**REQUIREMENT:**
Return the complete listing that follows, with each line reproduced exactly.

**SOURCE EXCERPT:**
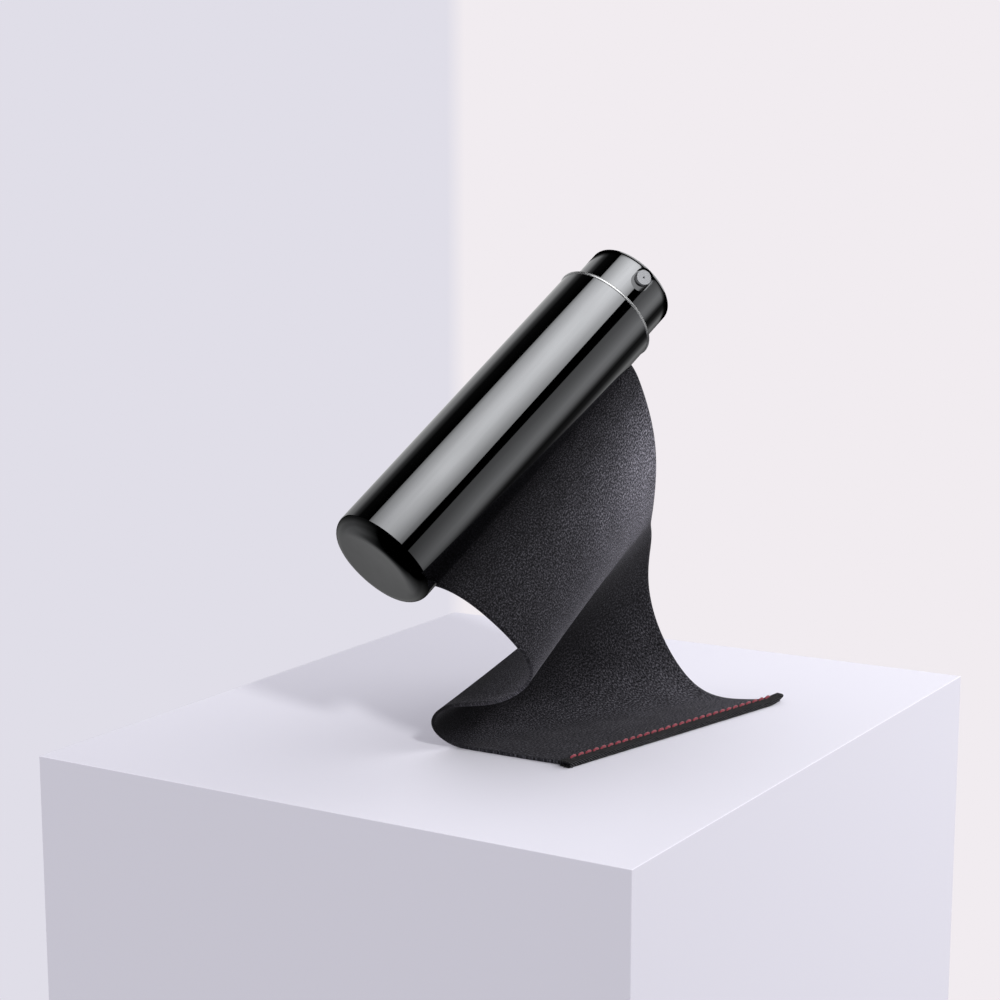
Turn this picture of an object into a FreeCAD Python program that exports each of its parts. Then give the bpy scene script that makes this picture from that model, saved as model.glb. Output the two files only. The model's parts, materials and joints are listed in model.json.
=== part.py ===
import FreeCAD, Part
import math
import os

from FreeCAD import Placement, Rotation, Vector
from Sketcher import Constraint

# Lens cleaning spray: a drawn metal shell with a pull-out refill and pump, standing on the
# microfibre cloth that is bonded to its back. Millimetres and degrees, +Z up, the table at Z = 0
# and the origin under the middle of the cloth's hem. The bottle's pieces are drawn upright about
# their own axis, base at height 0 and nozzle towards +X, and all get one leaning placement.

SIZES = {
    # the leaning bottle: where the middle of its base is, and how it leans
    "base_x": -84.6,
    "base_y": -55.2,
    "base_height": 61.0,
    "lean_elevation": 36.7,
    "lean_heading": 40.7,
    "nozzle_azimuth": 62.0,
    # fits
    "press_gap": 0.03,
    "running_gap": 0.06,
    "seat_gap": 0.1,
    # shell
    "shell_dia": 30,
    "shell_length": 101,
    "shell_wall": 0.8,
    "base_round": 4,
    "rim_chamfer": 0.3,
    # liner and cushion
    "liner_wall": 0.7,
    "liner_setback": 3,
    "liner_foot": 0.4,
    "grip_rib_count": 8,
    "grip_rib_width": 1.2,
    "grip_rib_length": 11,
    "cushion_thickness": 2,
    # vial
    "vial_gap": 1.27,
    "vial_wall": 1.2,
    "vial_shoulder": 3.5,
    "vial_round": 1.0,
    "neck_wall": 1.8,
    "neck_length": 10.1,
    "neck_setback": 14.9,
    # collar and its sleeve
    "thread_depth": 0.4,
    "collar_wall": 1.5,
    "collar_rib_height": 1.47,
    "collar_deck": 1.2,
    "collar_grip": 8.1,
    "deck_hole": 10.8,
    "collar_rib_count": 18,
    "collar_rib_width": 1.0,
    "sleeve_gap": 0.57,
    "sleeve_wall": 0.5,
    "sleeve_skirt": 0.5,
    # pump
    "gasket_thickness": 1.0,
    "flange_thickness": 1.2,
    "pump_bore": 7.6,
    "pump_wall": 0.8,
    "pump_depth": 17.3,
    "chamber_bore": 3.8,
    "chamber_depth": 2.6,
    "seat_hole": 1.8,
    "seat_thickness": 0.8,
    "socket_length": 7,
    "ball_dia": 3.0,
    "ball_clearance": 0.02,
    "retainer_depth": 3.5,
    "retainer_dia": 10.0,
    "retainer_cap": 0.9,
    "seal_thickness": 0.6,
    # stem, piston and spring
    "stem_dia": 3.8,
    "stem_bore": 1.6,
    "stem_foot_dia": 6.4,
    "stem_foot": 0.8,
    "stem_floor": 2.3,
    "stem_reach": 11.0,
    "port_dia": 0.8,
    "piston_height": 3.4,
    "piston_lip": 0.8,
    "piston_waist": 0.45,
    "spring_dia": 6.0,
    "spring_wire": 0.56,
    "spring_turns": 5,
    # dip tube
    "tube_bore": 2.0,
    "tube_dia": 3.0,
    "tube_clearance": 1.0,
    # spray head
    "head_gap": 0.47,
    "head_rise": 13.2,
    "head_skirt": 5.0,
    "head_wall": 0.6,
    "head_round": 1.5,
    "core_wall": 1.6,
    "core_setback": 0.6,
    "core_plate": 5.6,
    "boss_dia": 8.4,
    "boss_foot": 5.2,
    "feed_bore": 1.8,
    "side_feed_bore": 0.8,
    # nozzle in its oblong recess
    "recess_width": 5.3,
    "recess_length": 7.6,
    "recess_top": 0.5,
    "recess_depth": 1.6,
    "nozzle_dia": 4.2,
    "nozzle_depth": 2.8,
    "nozzle_stand": 1.0,
    "nozzle_face": 0.9,
    "orifice_dia": 0.5,
    "orifice_cone": 0.8,
    "post_dia": 2.0,
    # cloth
    "cloth_width": 92,
    "cloth_thickness": 0.8,
    "cloth_start": 9.7,
    "cloth_inset": 1.7,
    "bond_azimuth": 172.3,
    "bond_angle": 36,
    "bond_skew": 16,
    "bond_thickness": 0.25,
    "bond_margin": 1.0,
    # hem binding
    "hem_heading": 44.8,
    "hem_thickness": 1.7,
    "hem_wall": 0.3,
    "hem_width": 3.9,
    "hem_fold": 0.9,
    "hem_overhang": 1.3,
    "hem_round": 0.6,
}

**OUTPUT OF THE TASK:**
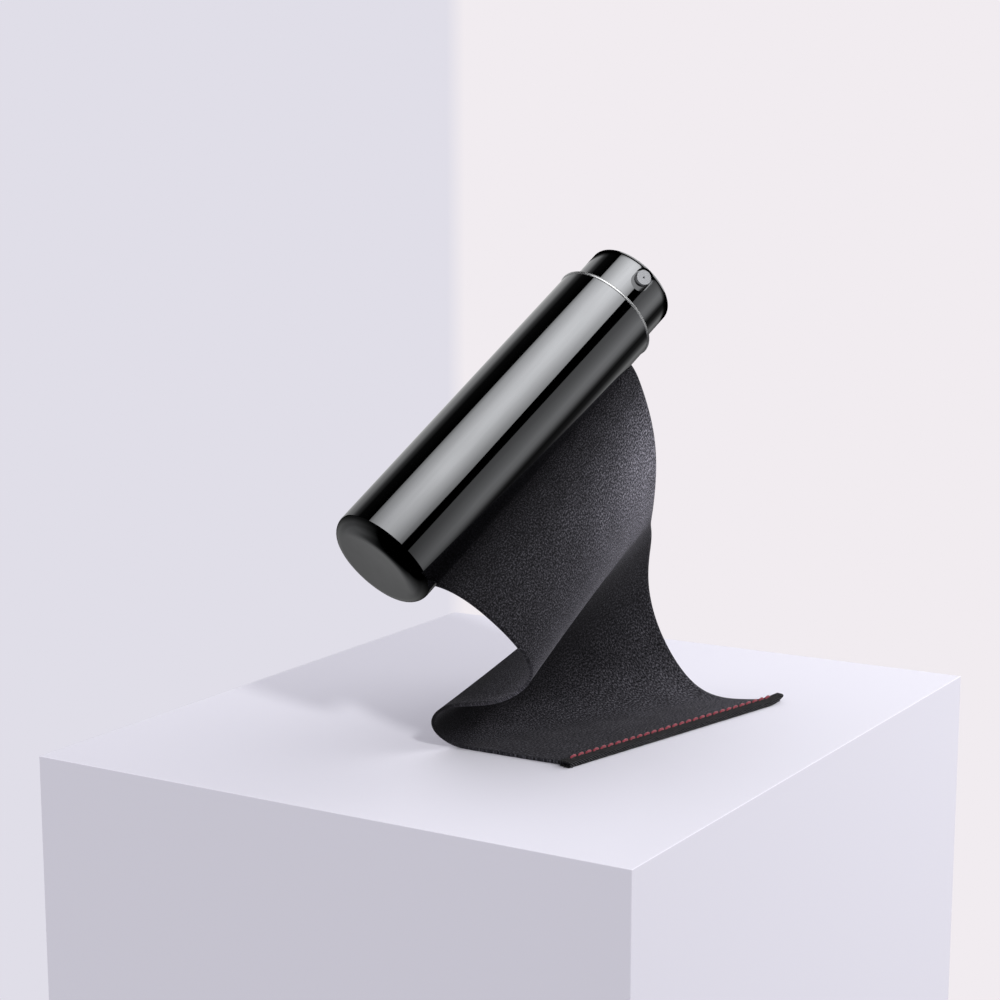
Turn this picture of an object into a FreeCAD Python program that exports each of its parts. Then give the bpy scene script that makes this picture from that model, saved as model.glb. Output the two files only. The model's parts, materials and joints are listed in model.json.
=== part.py ===
import FreeCAD, Part
import math
import os

from FreeCAD import Placement, Rotation, Vector
from Sketcher import Constraint

# Lens cleaning spray: a drawn metal shell with a pull-out refill and pump, standing on the
# microfibre cloth that is bonded to its back. Millimetres and degrees, +Z up, the table at Z = 0
# and the origin under the middle of the cloth's hem. The bottle's pieces are drawn upright about
# their own axis, base at height 0 and nozzle towards +X, and all get one leaning placement.

SIZES = {
    # the leaning bottle: where the middle of its base is, and how it leans
    "base_x": -84.6,
    "base_y": -55.2,
    "base_height": 61.0,
    "lean_elevation": 36.7,
    "lean_heading": 40.7,
    "nozzle_azimuth": 62.0,
    # fits
    "press_gap": 0.03,
    "running_gap": 0.06,
    "seat_gap": 0.1,
    # shell
    "shell_dia": 30,
    "shell_length": 101,
    "shell_wall": 0.8,
    "base_round": 4,
    "rim_chamfer": 0.3,
    # liner and cushion
    "liner_wall": 0.7,
    "liner_setback": 3,
    "liner_foot": 0.4,
    "grip_rib_count": 8,
    "grip_rib_width": 1.2,
    "grip_rib_length": 11,
    "cushion_thickness": 2,
    # vial
    "vial_gap": 1.27,
    "vial_wall": 1.2,
    "vial_shoulder": 3.5,
    "vial_round": 1.0,
    "neck_wall": 1.8,
    "neck_length": 10.1,
    "neck_setback": 14.9,
    # collar and its sleeve
    "thread_depth": 0.4,
    "collar_wall": 1.5,
    "collar_rib_height": 1.47,
    "collar_deck": 1.2,
    "collar_grip": 8.1,
    "deck_hole": 10.8,
    "collar_rib_count": 18,
    "collar_rib_width": 1.0,
    "sleeve_gap": 0.57,
    "sleeve_wall": 0.5,
    "sleeve_skirt": 0.5,
    # pump
    "gasket_thickness": 1.0,
    "flange_thickness": 1.2,
    "pump_bore": 7.6,
    "pump_wall": 0.8,
    "pump_depth": 17.3,
    "chamber_bore": 3.8,
    "chamber_depth": 2.6,
    "seat_hole": 1.8,
    "seat_thickness": 0.8,
    "socket_length": 7,
    "ball_dia": 3.0,
    "ball_clearance": 0.02,
    "retainer_depth": 3.5,
    "retainer_dia": 10.0,
    "retainer_cap": 0.9,
    "seal_thickness": 0.6,
    # stem, piston and spring
    "stem_dia": 3.8,
    "stem_bore": 1.6,
    "stem_foot_dia": 6.4,
    "stem_foot": 0.8,
    "stem_floor": 2.3,
    "stem_reach": 11.0,
    "port_dia": 0.8,
    "piston_height": 3.4,
    "piston_lip": 0.8,
    "piston_waist": 0.45,
    "spring_dia": 6.0,
    "spring_wire": 0.56,
    "spring_turns": 5,
    # dip tube
    "tube_bore": 2.0,
    "tube_dia": 3.0,
    "tube_clearance": 1.0,
    # spray head
    "head_gap": 0.47,
    "head_rise": 13.2,
    "head_skirt": 5.0,
    "head_wall": 0.6,
    "head_round": 1.5,
    "core_wall": 1.6,
    "core_setback": 0.6,
    "core_plate": 5.6,
    "boss_dia": 8.4,
    "boss_foot": 5.2,
    "feed_bore": 1.8,
    "side_feed_bore": 0.8,
    # nozzle in its oblong recess
    "recess_width": 5.3,
    "recess_length": 7.6,
    "recess_top": 0.5,
    "recess_depth": 1.6,
    "nozzle_dia": 4.2,
    "nozzle_depth": 2.8,
    "nozzle_stand": 1.0,
    "nozzle_face": 0.9,
    "orifice_dia": 0.5,
    "orifice_cone": 0.8,
    "post_dia": 2.0,
    # cloth
    "cloth_width": 92,
    "cloth_thickness": 0.8,
    "cloth_start": 9.7,
    "cloth_inset": 1.7,
    "bond_azimuth": 172.3,
    "bond_angle": 36,
    "bond_skew": 16,
    "bond_thickness": 0.25,
    "bond_margin": 1.0,
    # hem binding
    "hem_heading": 44.8,
    "hem_thickness": 1.7,
    "hem_wall": 0.3,
    "hem_width": 3.9,
    "hem_fold": 0.9,
    "hem_overhang": 1.3,
    "hem_round": 0.6,
}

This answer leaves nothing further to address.